The allegory of the vine and branches also introduces another dimension to our reflection on love. Love is dynamic, it is never static. Love is never “finished” and complete; throughout life, it changes and matures, and thus remains faithful to itself. Man is often tempted to believe that love never changes; there is an expectation of stability and predictability. And thus, when relationships actually do change, the constant complaint one hears is this,” He has changed. …She has changed.” But the truth of the matter is that love will change, or rather it grows.
Love, however, does not mean the absence of conflict. Love does not mean that everyone has to like us.

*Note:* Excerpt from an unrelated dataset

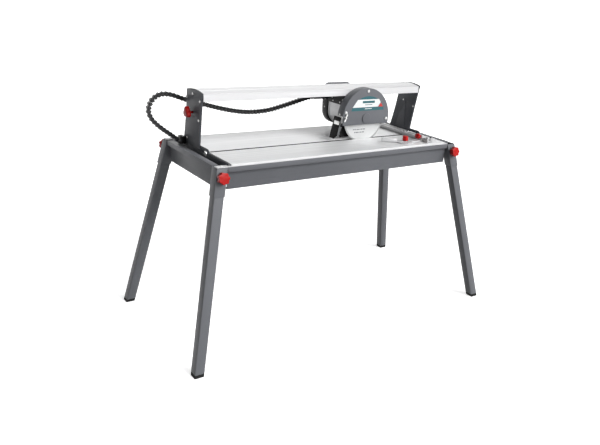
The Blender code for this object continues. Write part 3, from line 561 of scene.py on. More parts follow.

There are times when we choose to love with God’s love, even though the other person may not appreciate our love. There are times the loving thing to do would make the other person angry with us. In today’s first reading, we hear of how Paul, then known as Saul, went around “preaching fearlessly in the name of the Lord”. He preached the gospel of the Lord out of love for the people. He preached the gospel of the Lord because he was rooted in Christ. But not everyone was happy with him. Some even went to the extent of wanting to kill him. Love means doing the right thing, the truthful thing and the loving thing even when it makes us unpopular.
In today’s mass, let us pray for the grace to be more rooted in Christ. But there is no place for mediocrity in Christianity. You must be radical, in your attachment to Christ. Shallow Christians cop out at the slightest hint of danger or difficulty. Therefore, it is not easy to be a Christian or to love as He did. But we must remember the words of Jesus, “every branch that does bear fruit he prunes to make it bear even more.” In spite of the obstacles and difficulties we will face as Christians, we believe that God is pruning us and making us stronger so that we will be better witnesses of his love to a world that will continually thirsts and hungers for love.